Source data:
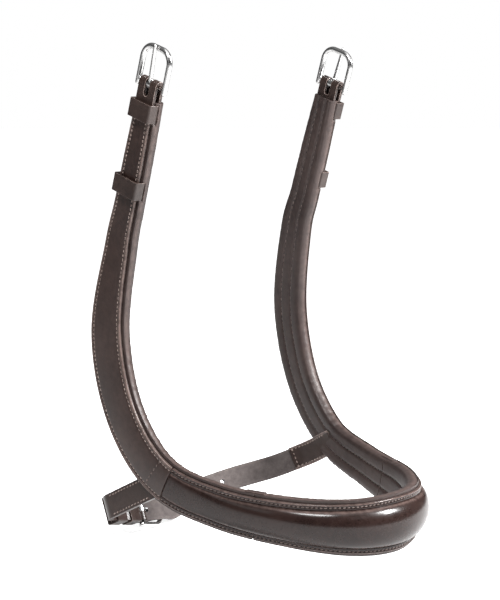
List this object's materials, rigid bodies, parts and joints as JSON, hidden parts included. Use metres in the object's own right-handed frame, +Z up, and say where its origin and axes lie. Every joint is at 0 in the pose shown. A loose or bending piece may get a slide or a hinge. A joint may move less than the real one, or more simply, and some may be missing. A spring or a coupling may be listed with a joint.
{
  "type": "bridle noseband",
  "caption": "Padded leather noseband with raised nose piece, buckled cheek straps and a chin strap, for a horse's bridle.",
  "frame": {"origin": "a point on the middle plane inside the loop that the horse's muzzle goes through, level with the lower edge of the chin strap's side pieces", "axes": "+Z up along the cheek straps, the nose piece faces -Y, the wearer's left cheek strap is on -X"},
  "size_m": [0.1816, 0.2054, 0.3268],
  "materials": {
    "face_leather": "smooth dark brown bridle leather",
    "nose_leather": "glossy dark brown leather",
    "lining_leather": "soft dull leather",
    "strap_leather": "dark strap leather",
    "filling": "closed foam, hidden",
    "hardware": "polished"
  },
  "bodies": {
    "noseband": {"backing_strap": "strap_leather", "left_cheek_face": "face_leather", "right_cheek_face": "face_leather", "nose_face": "nose_leather", "nose_core": "filling", "left_cheek_lining": "lining_leather", "right_cheek_lining": "lining_leather", "nose_lining": "lining_leather", "left_cheek_foam": "filling", "right_cheek_foam": "filling", "nose_foam": "filling", "left_buckle_tab": "strap_leather", "right_buckle_tab": "strap_leather", "left_upper_keeper": "face_leather", "right_upper_keeper": "face_leather", "left_lower_keeper": "face_leather", "right_lower_keeper": "face_leather", "chin_buckle_tab": "face_leather", "chin_buckle_frame": "hardware", "chin_fixed_keeper": "face_leather", "chin_strap": "strap_leather", "chin_stiffener": "strap_leather"},
    "left_frame": {"left_buckle_frame": "hardware"},
    "left_tongue": {"left_buckle_tongue": "hardware"},
    "right_frame": {"right_buckle_frame": "hardware"},
    "right_tongue": {"right_buckle_tongue": "hardware"},
    "chin_tongue": {"chin_buckle_tongue": "hardware"},
    "chin_runner": {"chin_runner_keeper": "face_leather"}
  },
  "joints": [
    {"name": "left_frame_hinge", "type": "hinge", "parent": "noseband", "child": "left_frame", "pos_m": [-0.08245, 0.01449, 0.29104], "axis": [0, 0.9537, 0.3007], "range_deg": [-60, 45]},
    {"name": "left_tongue_hinge", "type": "hinge", "parent": "left_frame", "child": "left_tongue", "pos_m": [-0.08245, 0.01449, 0.29104], "axis": [0, -0.9537, -0.3007], "range_deg": [0, 100]},
    {"name": "right_frame_hinge", "type": "hinge", "parent": "noseband", "child": "right_frame", "pos_m": [0.08245, 0.01449, 0.29104], "axis": [0, -0.9537, -0.3007], "range_deg": [-60, 45]},
    {"name": "right_tongue_hinge", "type": "hinge", "parent": "right_frame", "child": "right_tongue", "pos_m": [0.08245, 0.01449, 0.29104], "axis": [0, 0.9537, 0.3007], "range_deg": [0, 100]},
    {"name": "chin_tongue_hinge", "type": "hinge", "parent": "noseband", "child": "chin_tongue", "pos_m": [-0.05041, 0.06737, 0.00428], "axis": [0.0958, 0.4826, 0.8706], "range_deg": [0, 9]},
    {"name": "chin_runner_slide", "type": "slide", "parent": "noseband", "child": "chin_runner", "axis": [0.9412, 0.2408, -0.2371], "range_m": [-0.005, 0.0002]}
  ]
}
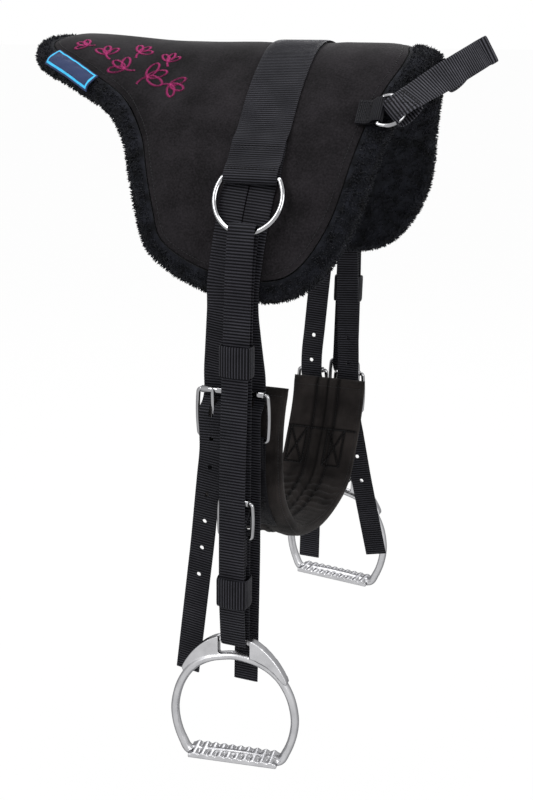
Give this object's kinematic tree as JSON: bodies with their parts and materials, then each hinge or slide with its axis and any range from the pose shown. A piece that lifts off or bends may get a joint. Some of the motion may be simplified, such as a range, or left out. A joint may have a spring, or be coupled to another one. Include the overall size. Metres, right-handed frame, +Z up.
{
  "type": "bareback pad",
  "caption": "Padded bareback riding pad that arches over a pony's back, with a buckled girth, stirrups hung from D-rings and a front grab handle.",
  "frame": {"origin": "on the underside of the arch, in the middle plane under the top webbing, where the pad rests on the horse's back", "axes": "+X towards the front of the pad (the horse's head), +Y towards the far side (the horse's left), +Z up. The side nearest the camera in the picture is at -Y."},
  "size_m": [0.4523, 0.3643, 0.6757],
  "materials": {
    "suede": "fine matt synthetic suede",
    "foam": "closed-cell foam, inside",
    "fleece": "deep knitted fleece",
    "webbing": "ribbed woven webbing",
    "girth_fabric": "matt quilted fabric",
    "plated_steel": "bright plated wire",
    "satin_steel": "satin cast steel",
    "label_cloth": "flat woven label, bare"
  },
  "bodies": {
    "seat": {"billet_far_front": "webbing", "billet_far_rear": "webbing", "billet_near_front": "webbing", "billet_near_rear": "webbing", "blank_label": "label_cloth", "fleece_lining": "fleece", "foam_core": "foam", "front_tab_far": "webbing", "front_tab_near": "webbing", "girth_buckle_far_front_frame": "plated_steel", "girth_buckle_far_rear_frame": "plated_steel", "girth_buckle_near_front_frame": "plated_steel", "girth_buckle_near_rear_frame": "plated_steel", "girth_elastic_far_front": "webbing", "girth_elastic_far_rear": "webbing", "girth_elastic_near_front": "webbing", "girth_elastic_near_rear": "webbing", "girth_pad": "girth_fabric", "seat_cover": "suede", "top_webbing": "webbing"},
    "d_ring_near_body": {"d_ring_near": "plated_steel"},
    "stirrup_strap_near_body": {"stirrup_strap_near": "webbing", "keeper_near_upper": "webbing", "keeper_near_lower": "webbing", "stirrup_buckle_near_frame": "plated_steel"},
    "stirrup_iron_near_body": {"stirrup_iron_near": "satin_steel"},
    "stirrup_tongue_near_body": {"stirrup_buckle_near_tongue": "plated_steel"},
    "stirrup_roller_near_body": {"stirrup_buckle_near_roller": "plated_steel"},
    "girth_tongue_near_front_body": {"girth_buckle_near_front_tongue": "plated_steel"},
    "girth_roller_near_front_body": {"girth_buckle_near_front_roller": "plated_steel"},
    "girth_tongue_near_rear_body": {"girth_buckle_near_rear_tongue": "plated_steel"},
    "girth_roller_near_rear_body": {"girth_buckle_near_rear_roller": "plated_steel"},
    "front_ring_near_body": {"front_ring_near": "plated_steel"},
    "d_ring_far_body": {"d_ring_far": "plated_steel"},
    "stirrup_strap_far_body": {"stirrup_strap_far": "webbing", "keeper_far_upper": "webbing", "keeper_far_lower": "webbing", "stirrup_buckle_far_frame": "plated_steel"},
    "stirrup_iron_far_body": {"stirrup_iron_far": "satin_steel"},
    "stirrup_tongue_far_body": {"stirrup_buckle_far_tongue": "plated_steel"},
    "stirrup_roller_far_body": {"stirrup_buckle_far_roller": "plated_steel"},
    "girth_tongue_far_front_body": {"girth_buckle_far_front_tongue": "plated_steel"},
    "girth_roller_far_front_body": {"girth_buckle_far_front_roller": "plated_steel"},
    "girth_tongue_far_rear_body": {"girth_buckle_far_rear_tongue": "plated_steel"},
    "girth_roller_far_rear_body": {"girth_buckle_far_rear_roller": "plated_steel"},
    "front_ring_far_body": {"front_ring_far": "plated_steel"},
    "grab_handle_body": {"grab_handle": "webbing"}
  },
  "joints": [
    {"name": "d_ring_near_hinge", "type": "hinge", "parent": "seat", "child": "d_ring_near_body", "pos_m": [0, -0.13518, -0.08448], "axis": [-1, 0, 0], "range_deg": [0, 100]},
    {"name": "stirrup_strap_near_swing", "type": "hinge", "parent": "d_ring_near_body", "child": "stirrup_strap_near_body", "pos_m": [0, -0.14169, -0.10021], "axis": [0, 1, 0], "range_deg": [-12, 10]},
    {"name": "stirrup_iron_near_hinge", "type": "hinge", "parent": "stirrup_strap_near_body", "child": "stirrup_iron_near_body", "pos_m": [-0.00578, -0.1653, -0.51386], "axis": [-0.9999, 0, 0.014], "range_deg": [0, 70]},
    {"name": "stirrup_tongue_near_hinge", "type": "hinge", "parent": "stirrup_strap_near_body", "child": "stirrup_tongue_near_body", "pos_m": [-0.0043, -0.1653, -0.40787], "axis": [0.9999, 0, -0.014], "range_deg": [0, 4]},
    {"name": "stirrup_roller_near_spin", "type": "hinge", "parent": "stirrup_strap_near_body", "child": "stirrup_roller_near_body", "pos_m": [-0.00382, -0.1653, -0.37387], "axis": [0.9999, 0, -0.014], "continuous": true},
    {"name": "girth_tongue_near_front_hinge", "type": "hinge", "parent": "seat", "child": "girth_tongue_near_front_body", "pos_m": [0.0036, -0.145, -0.3199], "axis": [1, 0, 0], "range_deg": [0, 5]},
    {"name": "girth_roller_near_front_spin", "type": "hinge", "parent": "seat", "child": "girth_roller_near_front_body", "pos_m": [0.0036, -0.145, -0.2759], "axis": [1, 0, 0], "continuous": true},
    {"name": "girth_tongue_near_rear_hinge", "type": "hinge", "parent": "seat", "child": "girth_tongue_near_rear_body", "pos_m": [-0.0326, -0.145, -0.3199], "axis": [1, 0, 0], "range_deg": [0, 5]},
    {"name": "girth_roller_near_rear_spin", "type": "hinge", "parent": "seat", "child": "girth_roller_near_rear_body", "pos_m": [-0.0326, -0.145, -0.2759], "axis": [1, 0, 0], "continuous": true},
    {"name": "front_ring_near_hinge", "type": "hinge", "parent": "seat", "child": "front_ring_near_body", "pos_m": [0.103, -0.09478, -0.02666], "axis": [0, -0.6378, -0.7702], "range_deg": [-3, 3]},
    {"name": "d_ring_far_hinge", "type": "hinge", "parent": "seat", "child": "d_ring_far_body", "pos_m": [0, 0.13518, -0.08448], "axis": [1, 0, 0], "range_deg": [0, 100]},
    {"name": "stirrup_strap_far_swing", "type": "hinge", "parent": "d_ring_far_body", "child": "stirrup_strap_far_body", "pos_m": [0, 0.14169, -0.10021], "axis": [0, 1, 0], "range_deg": [-12, 12]},
    {"name": "stirrup_iron_far_hinge", "type": "hinge", "parent": "stirrup_strap_far_body", "child": "stirrup_iron_far_body", "pos_m": [-0.01018, 0.1648, -0.46476], "axis": [0.9996, 0, -0.0279], "range_deg": [0, 70]},
    {"name": "stirrup_tongue_far_hinge", "type": "hinge", "parent": "stirrup_strap_far_body", "child": "stirrup_tongue_far_body", "pos_m": [-0.00722, 0.1648, -0.3588], "axis": [-0.9996, 0, 0.0279], "range_deg": [0, 4]},
    {"name": "stirrup_roller_far_spin", "type": "hinge", "parent": "stirrup_strap_far_body", "child": "stirrup_roller_far_body", "pos_m": [-0.00627, 0.1648, -0.32481], "axis": [0.9996, 0, -0.0279], "continuous": true},
    {"name": "girth_tongue_far_front_hinge", "type": "hinge", "parent": "seat", "child": "girth_tongue_far_front_body", "pos_m": [0.0055, 0.145, -0.3759], "axis": [-1, 0, 0], "range_deg": [0, 5]},
    {"name": "girth_roller_far_front_spin", "type": "hinge", "parent": "seat", "child": "girth_roller_far_front_body", "pos_m": [0.0055, 0.145, -0.3319], "axis": [1, 0, 0], "continuous": true},
    {"name": "girth_tongue_far_rear_hinge", "type": "hinge", "parent": "seat", "child": "girth_tongue_far_rear_body", "pos_m": [-0.0376, 0.145, -0.3759], "axis": [-1, 0, 0], "range_deg": [0, 5]},
    {"name": "girth_roller_far_rear_spin", "type": "hinge", "parent": "seat", "child": "girth_roller_far_rear_body", "pos_m": [-0.0376, 0.145, -0.3319], "axis": [1, 0, 0], "continuous": true},
    {"name": "front_ring_far_hinge", "type": "hinge", "parent": "seat", "child": "front_ring_far_body", "pos_m": [0.103, 0.07816, -0.00852], "axis": [0, -0.7144, 0.6998], "range_deg": [-3, 3]},
    {"name": "grab_handle_hinge", "type": "hinge", "parent": "seat", "child": "grab_handle_body", "pos_m": [0.11852, -0.00831, -0.01759], "axis": [0, -0.9945, -0.1043], "range_deg": [-3, 3]}
  ]
}
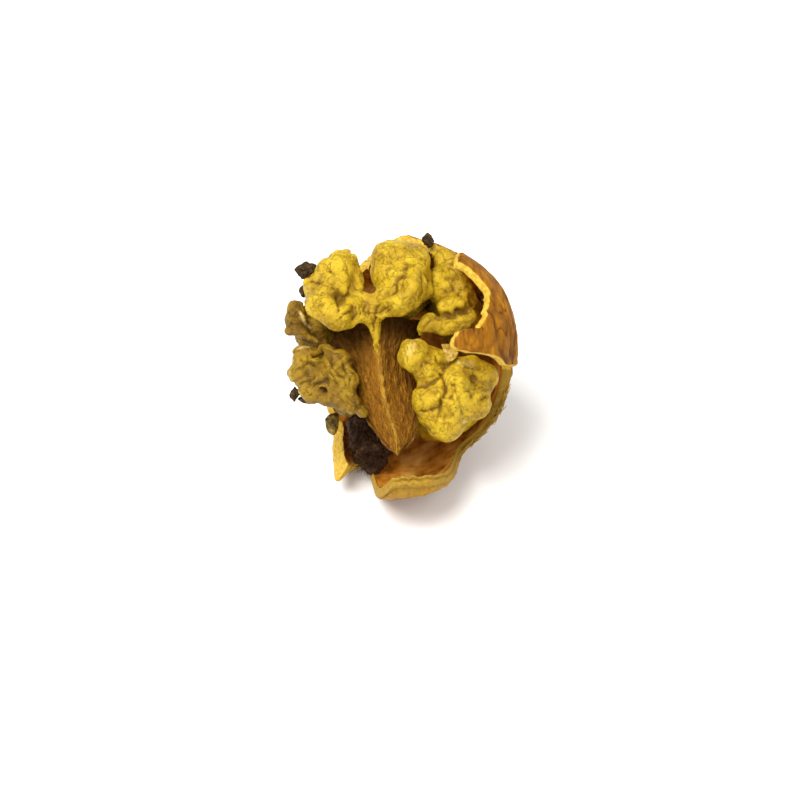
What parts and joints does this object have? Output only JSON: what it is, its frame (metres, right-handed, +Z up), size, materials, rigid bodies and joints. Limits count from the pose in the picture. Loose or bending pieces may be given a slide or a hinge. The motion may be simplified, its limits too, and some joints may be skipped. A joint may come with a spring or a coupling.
{
  "type": "cracked walnut",
  "caption": "Walnut cracked open on one side: broken rounded shell holding its wrinkled lobed kernel and the woody partition between the lobes.",
  "frame": {"origin": "centre of the small flat under the shell that the nut stands on", "axes": "+Z up, the open face looks toward -Y and up, +X to the right of the open face"},
  "size_m": [0.0368, 0.0416, 0.0393],
  "materials": {
    "shell": "dry woody shell, netted grooves, satin",
    "kernel": "thin oily skin, satin",
    "partition": "fibrous, dull",
    "packing": "dry fibre, dull",
    "scrap": "papery, satin",
    "crumb": "dried husk, dull"
  },
  "bodies": {
    "root": {"shell_bowl": "shell", "shell_shard": "shell", "kernel_top_half": "kernel", "kernel_right_lobe": "kernel", "kernel_lower_right_lobe": "kernel", "kernel_lower_left_lobe": "kernel", "kernel_side_lobe": "kernel", "central_partition": "partition", "inner_packing": "packing", "skin_flake": "scrap", "husk_chip": "scrap", "dried_crumb_upper_left": "crumb", "dried_crumb_left": "crumb", "dried_crumb_top": "crumb", "dried_crumb_lower_left": "crumb", "dried_crumb_low": "crumb"}
  },
  "joints": []
}
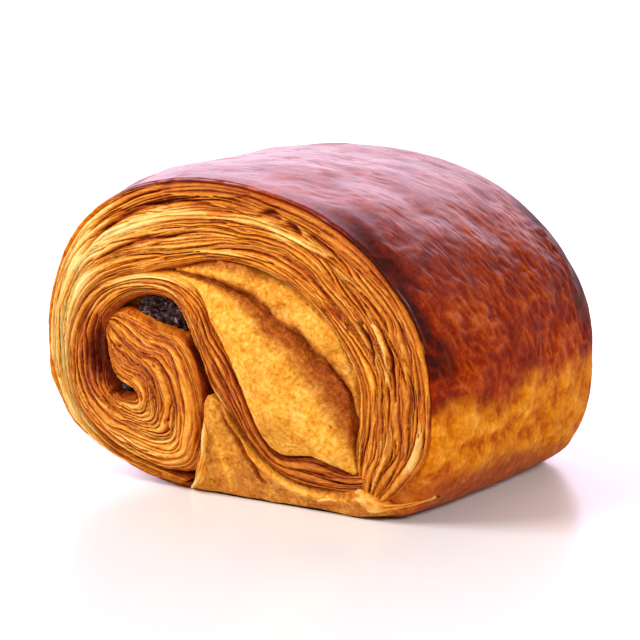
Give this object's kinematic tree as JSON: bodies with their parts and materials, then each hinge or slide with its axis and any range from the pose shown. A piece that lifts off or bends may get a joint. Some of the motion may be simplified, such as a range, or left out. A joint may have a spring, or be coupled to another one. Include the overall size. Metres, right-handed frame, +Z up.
{
  "type": "pain au chocolat",
  "caption": "Baked laminated-dough roll with dark chocolate sticks showing at its ends, lying on its flat base.",
  "frame": {"origin": "middle of the footprint, on the surface the roll rests on", "axes": "+Z up, Y along the roll's axis with the shown end facing -Y, +X towards the side where the dough's tail is tucked under"},
  "size_m": [0.0927, 0.09, 0.0642],
  "materials": {
    "dough": "baked, glazed crust",
    "chocolate": "dull dark chocolate"
  },
  "bodies": {
    "root": {"dough": "dough", "chocolate_stick_upper": "chocolate", "chocolate_stick_inner": "chocolate"}
  },
  "joints": []
}
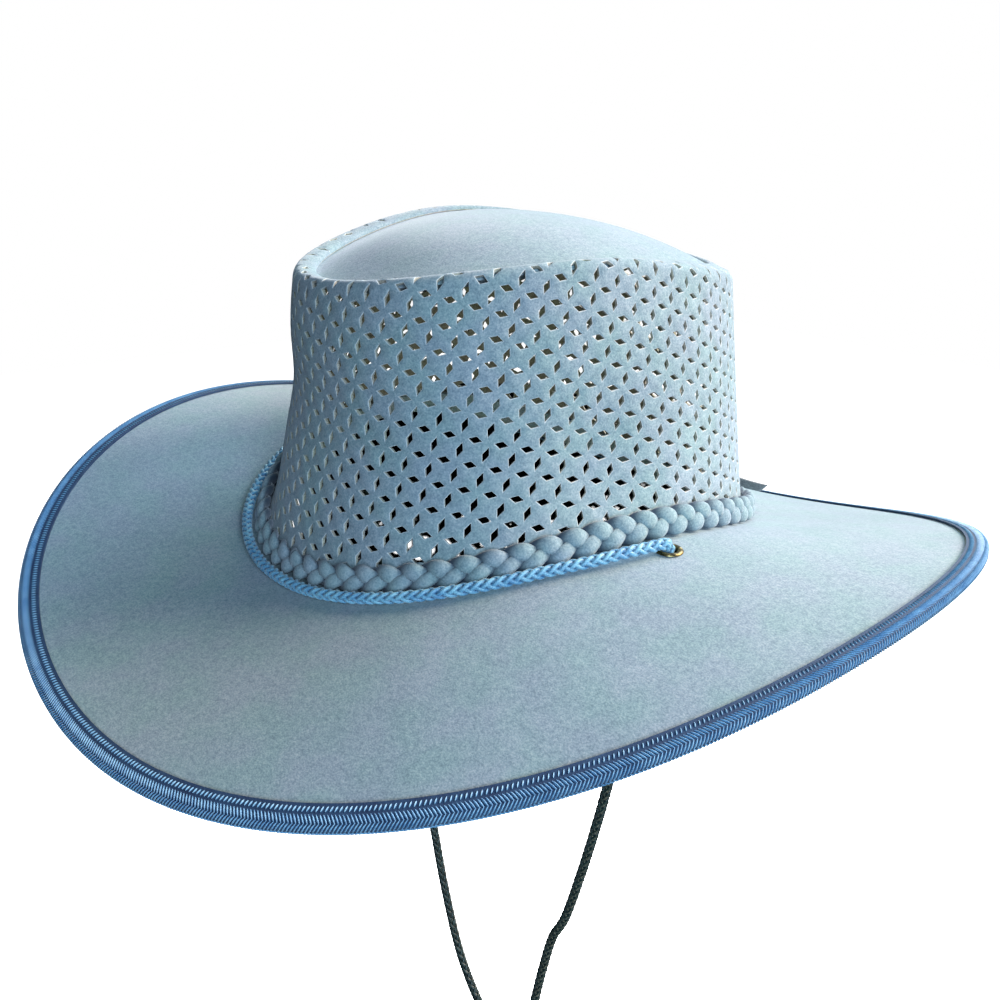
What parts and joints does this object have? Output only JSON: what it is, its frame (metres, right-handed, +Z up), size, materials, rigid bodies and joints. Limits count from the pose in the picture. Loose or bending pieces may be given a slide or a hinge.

▶ WORK INSTRUCTIONS
Look through the entries above for the word "hidden". Copy every line where it shows up.

▶ SOLUTION TO THE EXERCISE
List this object's materials, rigid bodies, parts and joints as JSON, hidden parts included. Use metres in the object's own right-handed frame, +Z up, and say where its origin and axes lie. Every joint is at 0 in the pose shown. A loose or bending piece may get a slide or a hinge. A joint may move less than the real one, or more simply, and some may be missing. A spring or a coupling may be listed with a joint.
    "filling": "closed foam, hidden",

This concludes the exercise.